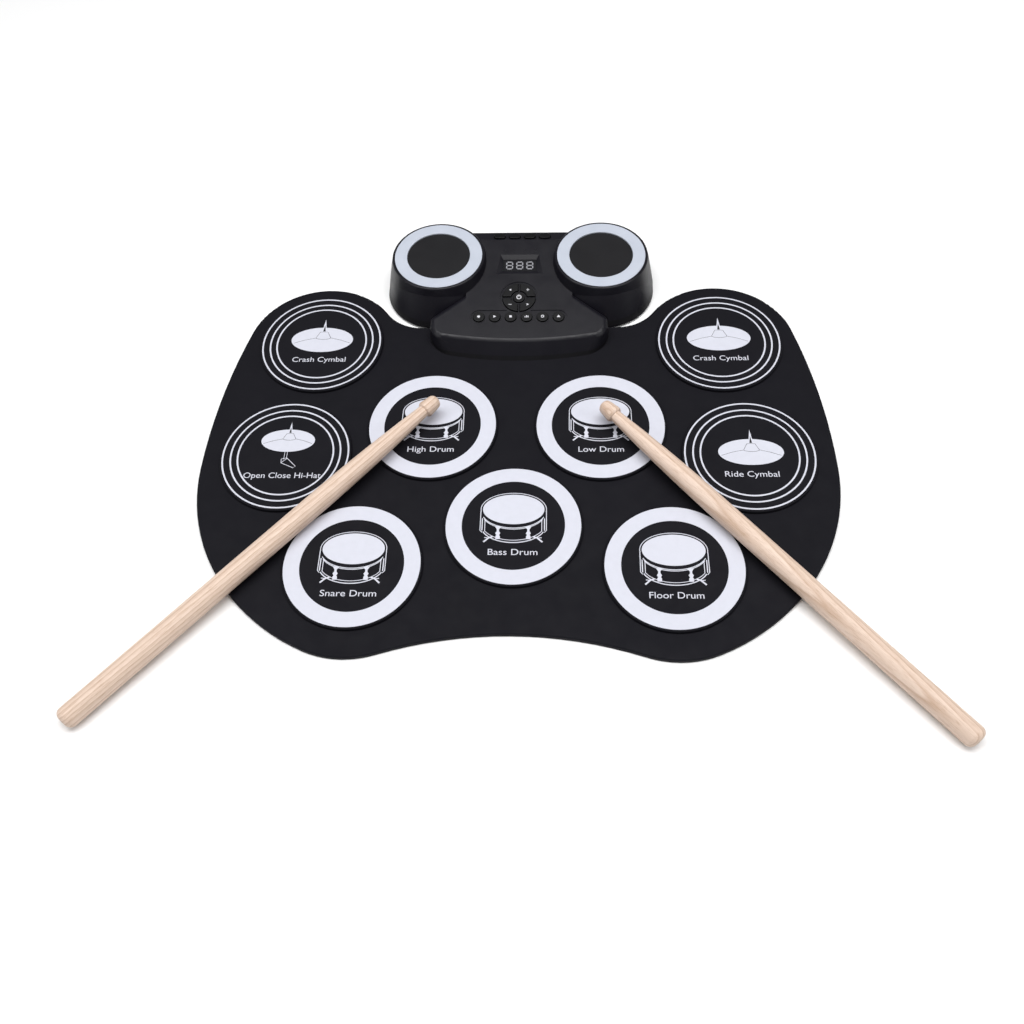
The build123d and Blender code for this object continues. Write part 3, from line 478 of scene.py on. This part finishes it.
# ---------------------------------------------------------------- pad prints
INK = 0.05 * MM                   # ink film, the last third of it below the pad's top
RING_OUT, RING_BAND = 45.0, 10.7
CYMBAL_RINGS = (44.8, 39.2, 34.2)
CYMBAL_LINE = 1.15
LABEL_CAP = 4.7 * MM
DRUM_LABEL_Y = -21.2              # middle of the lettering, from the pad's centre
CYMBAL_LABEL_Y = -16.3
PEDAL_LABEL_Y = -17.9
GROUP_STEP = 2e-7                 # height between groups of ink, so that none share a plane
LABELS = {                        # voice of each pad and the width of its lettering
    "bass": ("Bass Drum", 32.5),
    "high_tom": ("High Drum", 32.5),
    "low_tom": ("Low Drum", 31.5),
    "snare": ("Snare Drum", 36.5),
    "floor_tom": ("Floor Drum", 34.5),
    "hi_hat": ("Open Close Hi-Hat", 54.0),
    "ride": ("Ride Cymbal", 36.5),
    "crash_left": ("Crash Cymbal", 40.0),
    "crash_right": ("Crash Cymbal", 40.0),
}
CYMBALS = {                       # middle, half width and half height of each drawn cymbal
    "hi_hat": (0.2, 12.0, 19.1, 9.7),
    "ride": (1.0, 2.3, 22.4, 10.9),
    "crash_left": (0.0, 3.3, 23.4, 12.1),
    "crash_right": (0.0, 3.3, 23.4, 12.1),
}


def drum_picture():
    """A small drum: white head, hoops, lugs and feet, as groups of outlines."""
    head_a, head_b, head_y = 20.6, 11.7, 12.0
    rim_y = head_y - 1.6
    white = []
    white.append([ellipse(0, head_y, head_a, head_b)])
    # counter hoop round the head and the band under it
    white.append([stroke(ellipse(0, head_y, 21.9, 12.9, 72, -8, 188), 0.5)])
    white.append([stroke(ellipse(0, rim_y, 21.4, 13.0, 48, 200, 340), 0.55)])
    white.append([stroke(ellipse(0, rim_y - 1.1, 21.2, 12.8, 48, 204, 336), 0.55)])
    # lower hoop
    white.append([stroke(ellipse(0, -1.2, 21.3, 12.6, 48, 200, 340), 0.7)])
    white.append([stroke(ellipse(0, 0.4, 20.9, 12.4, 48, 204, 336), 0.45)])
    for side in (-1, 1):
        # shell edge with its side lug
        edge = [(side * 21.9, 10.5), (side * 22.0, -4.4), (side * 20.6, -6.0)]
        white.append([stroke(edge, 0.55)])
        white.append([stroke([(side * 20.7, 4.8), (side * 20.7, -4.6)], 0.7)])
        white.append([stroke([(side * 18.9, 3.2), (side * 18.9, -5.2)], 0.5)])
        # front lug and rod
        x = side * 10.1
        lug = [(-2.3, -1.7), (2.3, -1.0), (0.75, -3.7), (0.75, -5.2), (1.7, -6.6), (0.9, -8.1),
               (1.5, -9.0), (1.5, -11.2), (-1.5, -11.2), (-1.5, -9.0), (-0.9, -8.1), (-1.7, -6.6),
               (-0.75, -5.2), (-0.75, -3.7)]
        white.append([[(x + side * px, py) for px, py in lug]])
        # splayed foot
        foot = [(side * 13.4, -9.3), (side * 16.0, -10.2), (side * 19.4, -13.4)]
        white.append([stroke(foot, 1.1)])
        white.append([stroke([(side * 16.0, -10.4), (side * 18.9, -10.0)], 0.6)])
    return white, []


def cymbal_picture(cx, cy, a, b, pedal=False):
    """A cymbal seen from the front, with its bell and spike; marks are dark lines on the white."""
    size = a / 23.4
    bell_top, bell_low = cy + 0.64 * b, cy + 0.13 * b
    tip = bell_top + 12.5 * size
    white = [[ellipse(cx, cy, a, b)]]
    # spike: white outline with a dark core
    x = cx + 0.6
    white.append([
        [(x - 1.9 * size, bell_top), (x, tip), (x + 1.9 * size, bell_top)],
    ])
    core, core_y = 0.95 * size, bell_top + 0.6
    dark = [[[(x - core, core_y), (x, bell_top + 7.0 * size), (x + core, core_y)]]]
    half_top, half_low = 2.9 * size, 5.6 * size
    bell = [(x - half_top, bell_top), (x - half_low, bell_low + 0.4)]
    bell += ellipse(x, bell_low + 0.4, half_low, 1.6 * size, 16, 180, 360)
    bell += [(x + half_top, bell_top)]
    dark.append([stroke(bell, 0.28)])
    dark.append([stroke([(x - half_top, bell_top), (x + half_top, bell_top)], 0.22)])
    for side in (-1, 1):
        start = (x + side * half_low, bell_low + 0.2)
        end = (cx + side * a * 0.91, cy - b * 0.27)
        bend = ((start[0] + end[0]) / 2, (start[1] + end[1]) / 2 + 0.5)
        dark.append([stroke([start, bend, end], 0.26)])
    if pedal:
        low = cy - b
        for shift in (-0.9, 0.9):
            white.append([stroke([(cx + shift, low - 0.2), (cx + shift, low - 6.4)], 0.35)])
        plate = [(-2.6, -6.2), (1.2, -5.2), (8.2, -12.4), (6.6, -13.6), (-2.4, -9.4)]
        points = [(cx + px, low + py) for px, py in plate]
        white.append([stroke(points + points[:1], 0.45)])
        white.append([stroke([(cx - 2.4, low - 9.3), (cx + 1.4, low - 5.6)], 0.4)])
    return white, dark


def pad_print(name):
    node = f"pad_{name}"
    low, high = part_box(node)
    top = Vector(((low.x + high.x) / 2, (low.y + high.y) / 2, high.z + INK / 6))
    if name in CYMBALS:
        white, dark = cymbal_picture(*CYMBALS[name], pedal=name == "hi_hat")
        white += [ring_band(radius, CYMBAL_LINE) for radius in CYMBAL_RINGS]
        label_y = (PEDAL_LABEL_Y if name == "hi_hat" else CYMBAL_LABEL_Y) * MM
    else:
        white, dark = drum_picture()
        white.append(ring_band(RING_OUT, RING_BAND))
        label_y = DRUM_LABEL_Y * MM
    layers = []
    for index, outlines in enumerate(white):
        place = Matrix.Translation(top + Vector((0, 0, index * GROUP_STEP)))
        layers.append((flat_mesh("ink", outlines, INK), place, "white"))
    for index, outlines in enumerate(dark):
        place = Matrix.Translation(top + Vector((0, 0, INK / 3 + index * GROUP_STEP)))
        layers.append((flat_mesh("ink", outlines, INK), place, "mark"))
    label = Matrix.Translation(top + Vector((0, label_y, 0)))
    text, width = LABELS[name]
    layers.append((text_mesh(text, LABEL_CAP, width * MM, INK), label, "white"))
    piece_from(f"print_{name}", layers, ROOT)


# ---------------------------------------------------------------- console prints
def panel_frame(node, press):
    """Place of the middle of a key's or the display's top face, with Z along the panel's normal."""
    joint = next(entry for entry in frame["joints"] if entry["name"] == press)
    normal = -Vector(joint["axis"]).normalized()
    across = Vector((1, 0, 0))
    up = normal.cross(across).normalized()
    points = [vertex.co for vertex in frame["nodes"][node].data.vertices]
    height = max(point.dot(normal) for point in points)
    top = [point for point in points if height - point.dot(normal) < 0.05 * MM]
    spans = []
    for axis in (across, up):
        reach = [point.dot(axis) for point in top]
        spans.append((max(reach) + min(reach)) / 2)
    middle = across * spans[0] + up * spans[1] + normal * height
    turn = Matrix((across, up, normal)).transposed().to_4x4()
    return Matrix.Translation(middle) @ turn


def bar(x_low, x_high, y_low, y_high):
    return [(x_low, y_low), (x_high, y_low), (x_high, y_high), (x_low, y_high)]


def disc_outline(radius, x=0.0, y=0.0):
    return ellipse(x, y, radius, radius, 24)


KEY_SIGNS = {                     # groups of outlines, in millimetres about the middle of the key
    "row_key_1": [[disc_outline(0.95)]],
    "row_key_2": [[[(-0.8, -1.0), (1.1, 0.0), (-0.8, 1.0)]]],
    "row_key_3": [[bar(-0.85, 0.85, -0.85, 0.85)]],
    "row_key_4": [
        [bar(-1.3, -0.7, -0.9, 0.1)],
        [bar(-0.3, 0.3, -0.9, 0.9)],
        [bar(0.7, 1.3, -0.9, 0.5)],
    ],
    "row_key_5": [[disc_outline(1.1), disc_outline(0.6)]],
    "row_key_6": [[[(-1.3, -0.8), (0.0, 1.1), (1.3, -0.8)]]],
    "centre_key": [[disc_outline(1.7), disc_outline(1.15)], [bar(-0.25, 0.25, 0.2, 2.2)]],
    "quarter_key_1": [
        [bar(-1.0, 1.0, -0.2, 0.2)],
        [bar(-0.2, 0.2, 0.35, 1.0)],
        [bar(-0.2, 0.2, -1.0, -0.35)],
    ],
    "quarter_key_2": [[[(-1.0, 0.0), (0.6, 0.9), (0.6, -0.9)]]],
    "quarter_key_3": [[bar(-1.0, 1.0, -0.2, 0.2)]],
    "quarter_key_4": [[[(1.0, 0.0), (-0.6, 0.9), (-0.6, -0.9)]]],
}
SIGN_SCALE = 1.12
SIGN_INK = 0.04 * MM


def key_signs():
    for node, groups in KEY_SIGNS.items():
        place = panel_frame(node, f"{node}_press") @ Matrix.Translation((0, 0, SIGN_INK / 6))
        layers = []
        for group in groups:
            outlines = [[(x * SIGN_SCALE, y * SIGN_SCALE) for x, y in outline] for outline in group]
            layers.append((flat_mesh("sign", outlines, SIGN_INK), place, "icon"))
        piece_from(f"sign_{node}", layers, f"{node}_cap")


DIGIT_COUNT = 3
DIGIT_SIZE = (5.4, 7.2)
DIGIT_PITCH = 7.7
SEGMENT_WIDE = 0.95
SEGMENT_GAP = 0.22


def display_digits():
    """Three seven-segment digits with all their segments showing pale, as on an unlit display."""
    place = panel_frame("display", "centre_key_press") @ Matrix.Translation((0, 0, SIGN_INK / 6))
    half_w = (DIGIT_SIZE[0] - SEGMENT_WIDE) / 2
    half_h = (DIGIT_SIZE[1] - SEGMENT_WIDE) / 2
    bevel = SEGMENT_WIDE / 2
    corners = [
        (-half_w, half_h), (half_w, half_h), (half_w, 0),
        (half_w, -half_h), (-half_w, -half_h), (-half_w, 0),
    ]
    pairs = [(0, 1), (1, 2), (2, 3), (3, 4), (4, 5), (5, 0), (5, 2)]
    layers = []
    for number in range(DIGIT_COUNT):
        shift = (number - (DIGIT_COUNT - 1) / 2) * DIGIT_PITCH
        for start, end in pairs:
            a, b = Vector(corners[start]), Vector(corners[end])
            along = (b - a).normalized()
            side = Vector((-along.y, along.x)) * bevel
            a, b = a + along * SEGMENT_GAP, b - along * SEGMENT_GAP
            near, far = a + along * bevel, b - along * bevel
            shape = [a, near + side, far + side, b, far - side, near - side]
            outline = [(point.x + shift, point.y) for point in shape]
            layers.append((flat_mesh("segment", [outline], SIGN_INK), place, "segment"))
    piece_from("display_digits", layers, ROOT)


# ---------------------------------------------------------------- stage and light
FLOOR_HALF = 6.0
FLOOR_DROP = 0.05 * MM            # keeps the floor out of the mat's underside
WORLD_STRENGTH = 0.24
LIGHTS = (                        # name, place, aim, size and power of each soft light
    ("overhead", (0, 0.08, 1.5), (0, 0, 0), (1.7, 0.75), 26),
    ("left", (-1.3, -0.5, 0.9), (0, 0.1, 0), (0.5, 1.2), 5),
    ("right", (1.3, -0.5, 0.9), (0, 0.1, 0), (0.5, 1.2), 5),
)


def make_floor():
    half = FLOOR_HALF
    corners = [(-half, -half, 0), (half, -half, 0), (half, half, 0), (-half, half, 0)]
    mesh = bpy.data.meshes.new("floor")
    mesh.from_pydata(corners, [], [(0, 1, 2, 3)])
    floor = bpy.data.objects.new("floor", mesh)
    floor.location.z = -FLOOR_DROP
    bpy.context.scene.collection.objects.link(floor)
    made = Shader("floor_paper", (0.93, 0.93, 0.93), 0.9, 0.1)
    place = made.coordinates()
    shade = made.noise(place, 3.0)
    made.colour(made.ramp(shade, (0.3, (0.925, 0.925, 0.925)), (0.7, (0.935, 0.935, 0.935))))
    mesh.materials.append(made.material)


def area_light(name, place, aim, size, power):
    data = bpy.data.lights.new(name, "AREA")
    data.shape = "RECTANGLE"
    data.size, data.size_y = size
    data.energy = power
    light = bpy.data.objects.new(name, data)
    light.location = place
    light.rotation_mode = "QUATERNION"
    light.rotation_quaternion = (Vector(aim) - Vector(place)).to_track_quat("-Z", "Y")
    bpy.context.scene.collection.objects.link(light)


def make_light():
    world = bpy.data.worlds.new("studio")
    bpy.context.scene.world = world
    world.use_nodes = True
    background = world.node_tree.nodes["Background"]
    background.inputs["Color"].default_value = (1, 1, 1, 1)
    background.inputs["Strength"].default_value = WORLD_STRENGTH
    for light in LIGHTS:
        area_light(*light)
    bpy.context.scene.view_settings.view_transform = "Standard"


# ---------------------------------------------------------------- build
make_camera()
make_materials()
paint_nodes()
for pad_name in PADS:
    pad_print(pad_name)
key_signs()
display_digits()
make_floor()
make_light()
==
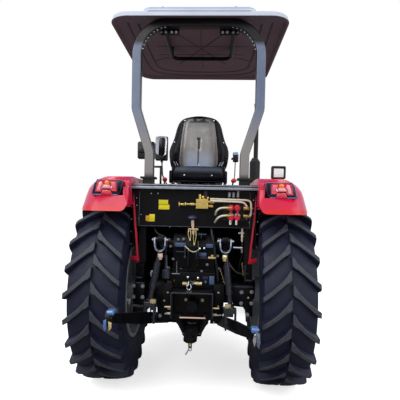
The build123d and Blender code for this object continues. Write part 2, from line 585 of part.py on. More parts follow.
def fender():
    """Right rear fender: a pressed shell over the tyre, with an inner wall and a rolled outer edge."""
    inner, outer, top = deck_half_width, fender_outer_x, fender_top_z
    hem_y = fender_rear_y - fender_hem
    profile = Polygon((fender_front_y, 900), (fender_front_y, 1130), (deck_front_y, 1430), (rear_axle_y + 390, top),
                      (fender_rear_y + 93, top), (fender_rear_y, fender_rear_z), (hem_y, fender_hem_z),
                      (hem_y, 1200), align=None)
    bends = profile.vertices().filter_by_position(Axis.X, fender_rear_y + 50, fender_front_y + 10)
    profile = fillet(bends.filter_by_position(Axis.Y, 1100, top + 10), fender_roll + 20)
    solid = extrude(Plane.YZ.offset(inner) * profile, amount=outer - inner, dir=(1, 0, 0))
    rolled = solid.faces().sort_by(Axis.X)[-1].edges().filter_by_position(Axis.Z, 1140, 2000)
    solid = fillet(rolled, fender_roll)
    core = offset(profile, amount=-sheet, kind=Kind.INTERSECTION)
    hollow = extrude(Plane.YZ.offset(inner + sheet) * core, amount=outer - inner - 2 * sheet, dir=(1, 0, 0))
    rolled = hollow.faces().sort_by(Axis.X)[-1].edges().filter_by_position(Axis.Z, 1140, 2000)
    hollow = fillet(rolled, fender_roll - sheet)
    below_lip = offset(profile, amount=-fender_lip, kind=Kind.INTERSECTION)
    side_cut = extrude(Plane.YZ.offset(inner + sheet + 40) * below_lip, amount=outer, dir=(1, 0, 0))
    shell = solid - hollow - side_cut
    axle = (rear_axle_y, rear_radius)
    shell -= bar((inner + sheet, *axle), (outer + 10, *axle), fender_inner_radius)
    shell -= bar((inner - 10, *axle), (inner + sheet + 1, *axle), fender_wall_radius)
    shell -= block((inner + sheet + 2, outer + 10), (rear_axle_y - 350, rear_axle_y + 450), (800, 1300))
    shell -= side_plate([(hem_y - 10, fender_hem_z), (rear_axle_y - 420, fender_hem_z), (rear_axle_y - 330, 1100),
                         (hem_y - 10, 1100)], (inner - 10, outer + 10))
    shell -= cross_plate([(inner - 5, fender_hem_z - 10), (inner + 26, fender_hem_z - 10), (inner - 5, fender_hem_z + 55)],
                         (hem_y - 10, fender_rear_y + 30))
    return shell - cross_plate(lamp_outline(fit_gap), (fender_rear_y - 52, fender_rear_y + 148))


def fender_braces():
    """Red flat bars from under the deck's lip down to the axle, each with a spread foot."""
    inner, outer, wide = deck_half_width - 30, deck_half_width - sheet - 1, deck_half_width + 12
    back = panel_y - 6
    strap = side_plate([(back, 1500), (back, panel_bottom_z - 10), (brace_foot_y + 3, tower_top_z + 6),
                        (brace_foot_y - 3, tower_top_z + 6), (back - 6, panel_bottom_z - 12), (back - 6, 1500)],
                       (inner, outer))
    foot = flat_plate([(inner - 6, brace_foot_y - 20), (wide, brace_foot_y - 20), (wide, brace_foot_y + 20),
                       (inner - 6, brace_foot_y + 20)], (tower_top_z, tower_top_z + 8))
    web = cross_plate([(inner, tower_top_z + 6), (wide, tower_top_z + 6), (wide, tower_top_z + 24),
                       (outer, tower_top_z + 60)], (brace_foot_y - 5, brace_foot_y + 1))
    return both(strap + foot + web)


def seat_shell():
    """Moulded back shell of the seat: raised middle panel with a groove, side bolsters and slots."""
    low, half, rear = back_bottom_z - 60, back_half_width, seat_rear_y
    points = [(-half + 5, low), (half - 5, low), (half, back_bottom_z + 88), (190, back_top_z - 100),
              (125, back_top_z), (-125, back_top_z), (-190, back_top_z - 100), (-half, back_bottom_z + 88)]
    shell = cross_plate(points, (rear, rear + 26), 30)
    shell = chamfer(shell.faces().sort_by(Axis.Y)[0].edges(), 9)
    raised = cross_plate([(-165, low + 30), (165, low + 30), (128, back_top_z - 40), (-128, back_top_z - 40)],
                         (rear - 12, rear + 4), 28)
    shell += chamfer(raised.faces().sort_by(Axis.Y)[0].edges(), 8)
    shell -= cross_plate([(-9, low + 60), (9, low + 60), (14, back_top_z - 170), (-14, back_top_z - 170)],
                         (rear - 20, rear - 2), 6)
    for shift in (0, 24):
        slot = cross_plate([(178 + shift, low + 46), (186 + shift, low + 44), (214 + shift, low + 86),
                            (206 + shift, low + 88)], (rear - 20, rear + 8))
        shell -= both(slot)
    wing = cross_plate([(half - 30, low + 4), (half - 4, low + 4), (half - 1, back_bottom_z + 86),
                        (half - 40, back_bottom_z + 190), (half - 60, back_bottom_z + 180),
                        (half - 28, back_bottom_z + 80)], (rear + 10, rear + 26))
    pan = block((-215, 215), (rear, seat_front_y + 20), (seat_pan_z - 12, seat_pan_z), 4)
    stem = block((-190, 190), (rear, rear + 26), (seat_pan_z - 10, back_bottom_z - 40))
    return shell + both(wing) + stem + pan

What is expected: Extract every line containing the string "this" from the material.

Expected answer:
The build123d and Blender code for this object continues. Write part 3, from line 478 of scene.py on. This part finishes it.
The build123d and Blender code for this object continues. Write part 2, from line 585 of part.py on. More parts follow.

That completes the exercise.